Thinking about who I would want to be as a player made me think of Leah, because Leah is wonderful when it comes to play. She's incredibly kind, and while very shy at first, once she opens up she is quite the talker. She's really fun to be around and to play with, as she loves to have fun, laugh, and go with the flow. Throughout the day, despite having seen these exhibits before, she still took it all in as though it was the first time. There were multiple times when her brothers wouldn't want to do something because they had done it before, but Leah would take every chance to do anything offered at the museum, whether it was a craft, digging for dinosaur bones, or playing dress up.
Leah digging for bones

More than anything, Leah doesn't let anything stand in her way of play. She has fun no matter what she is doing. Even if it's something she's done a million times, she makes it fun somehow. She's not inhibited the way so many of us "old folks" are.

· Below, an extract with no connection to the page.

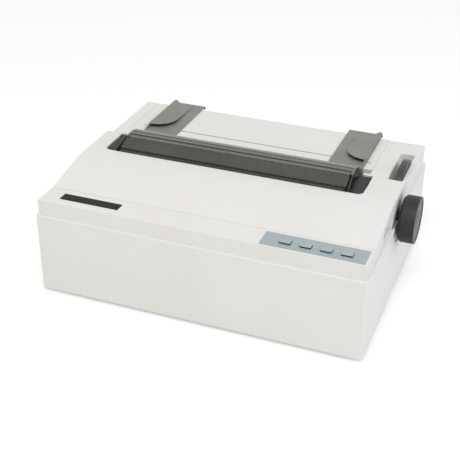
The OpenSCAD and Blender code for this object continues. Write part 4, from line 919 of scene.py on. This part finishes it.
NODE_MATERIALS = {
    "indicator_lenses": lens_green,
    "panel_board": board_green, "main_board": board_green, "power_board": board_brown,
    "platen_roller": rubber_ground, "pressure_rollers": rubber_ground,
    "platen_shaft": steel_ground, "tractor_shaft": steel_ground, "tractor_rod": steel_ground,
    "carriage_shaft": steel_ground, "drive_pulley": steel_ground,
    "pressure_shaft": steel_ground,
    "platen_gear": acetal_natural, "reduction_gear": acetal_natural,
    "idler_gear": acetal_natural, "tractor_gear": acetal_natural,
    "idler_pulley": acetal_natural,
    "platen_bushes": bronze_bush, "motor_pinion": bronze_bush,
    "line_feed_motor": motor_case, "carriage_motor": motor_case,
    "tractor_left": plastic_black, "tractor_right": plastic_black,
    "tractor_door_left": plastic_black, "tractor_door_right": plastic_black,
    "pin_wheel_left": plastic_black, "pin_wheel_right": plastic_black,
    "carriage": plastic_black, "ribbon_cartridge": plastic_black,
    "power_inlet": plastic_black, "power_switch": plastic_black,
    "power_rocker": plastic_black, "data_socket": plastic_black,
    "side_frame_left": steel_zinc, "side_frame_right": steel_zinc, "base_frame": steel_zinc,
    "paper_chute": steel_zinc,
    "head_gap_lever": plastic_blue, "ribbon_knob": plastic_blue,
    "print_head": head_alloy, "ribbon": ribbon_nylon, "carriage_belt": rubber_ground,
    "transformer": iron_laminated, "feet": rubber_foot, "screws": steel_screw,
}
for node, material in NODE_MATERIALS.items():
    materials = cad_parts[node].data.materials
    materials.clear()
    materials.append(material)

# ---------------------------------------------------------------- floor, light

# How far the floor is lifted to white where it is seen
FLOOR_LIFT = 0.3
# The sky's strength on the object: a colour renders about as it is written
SKY = 0.665

scene = bpy.context.scene
scene.view_settings.view_transform = "Standard"


def seen_directly(tree):
    """1 for rays from the camera, off a gloss or through clear plastic, and 0 for plain light."""
    rays = add_node(tree, "ShaderNodeLightPath").outputs
    seen = rays["Is Camera Ray"]
    for way in ("Is Glossy Ray", "Is Transmission Ray"):
        seen = add_node(tree, "ShaderNodeMath", {"operation": "MAXIMUM"},
                        {0: seen, 1: rays[way]}).outputs[0]
    return seen


# The floor, half a millimetre under the feet so that the two don't share a plane
deselect()
bpy.ops.mesh.primitive_plane_add(size=8, location=(0, 0, -0.5 * MM))
floor = bpy.context.object
floor.name = "floor"
# Matt pale paper. It is lifted to white where it is seen, and keeps the shadow.
floor_pale, tree, shader, place = new_material("floor_pale")
shader.inputs["Base Color"].default_value = linear("#E8E8E8")
set_shader(shader, Roughness=0.9, Specular_IOR_Level=0.0)
lift = add_node(tree, "ShaderNodeMath", {"operation": "MULTIPLY"},
                {0: seen_directly(tree), 1: FLOOR_LIFT}).outputs[0]
glow = add_node(tree, "ShaderNodeEmission", inputs={"Color": (1, 1, 1, 1), "Strength": lift})
total = add_node(tree, "ShaderNodeAddShader", inputs={0: shader.outputs[0], 1: glow.outputs[0]})
output = next(n for n in tree.nodes if n.type == "OUTPUT_MATERIAL")
tree.links.new(total.outputs[0], output.inputs["Surface"])
floor.data.materials.append(floor_pale)

world = bpy.data.worlds.new("studio")
scene.world = world
world.use_nodes = True
tree = world.node_tree
sky = next(n for n in tree.nodes if n.type == "BACKGROUND")
strength = add_node(tree, "ShaderNodeMapRange",
                    inputs={"Value": seen_directly(tree), "To Min": SKY, "To Max": 1.0})
sky.inputs["Color"].default_value = (1, 1, 1, 1)
tree.links.new(strength.outputs["Result"], sky.inputs["Strength"])


def soft_lamp(name, place, width, power, colour):
    """A square lamp, width metres across, that faces the middle of the printer."""
    target = Vector((0, 0, 0.1))
    data = bpy.data.lights.new(name, "AREA")
    data.shape = "SQUARE"
    data.size = width
    data.energy = power
    data.color = linear(colour)[:3]
    lamp = bpy.data.objects.new(name, data)
    scene.collection.objects.link(lamp)
    lamp.location = place
    lamp.rotation_euler = (target - Vector(place)).to_track_quat("-Z", "Y").to_euler()


soft_lamp("key", place=(0.2, -1.4, 2.2), width=1.6, power=22, colour="#FFFDF8")
soft_lamp("fill_right", place=(2.2, -0.2, 0.9), width=1.4, power=10, colour="#E2E6FF")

Leah playing dress up with scuba gear








Leah striking a pose in Egypt

Leah and Krystal- "Walk like an Egyptian"

Leah in Egypt.
Leah and I

After the Children's Museum, the girls went to Trader Joe's, our absolutely most favorite grocery store ever. While we were in the store a song came on, to which Leah said, "That's our school song! We dance to it every Friday!" So, I asked her to show me the dance. Without hardly blinking an eye, in the middle of the grocery store, she starts dancing. I LOVE THAT! While I generally have few inhibitions, I love that she didn't even seem to think about the cultural norm of how to act in a grocery store. Before long, Krystal and I were both dancing with Leah, and all of us were laughing hysterically. The great thing is that everyone else in the store that we saw laughed with us, and seemed to love that we were having such a great time.


So, to sum up this post, I want to be more like Leah. I want to be uninhibited with my play- to enjoy it fully no matter the situation.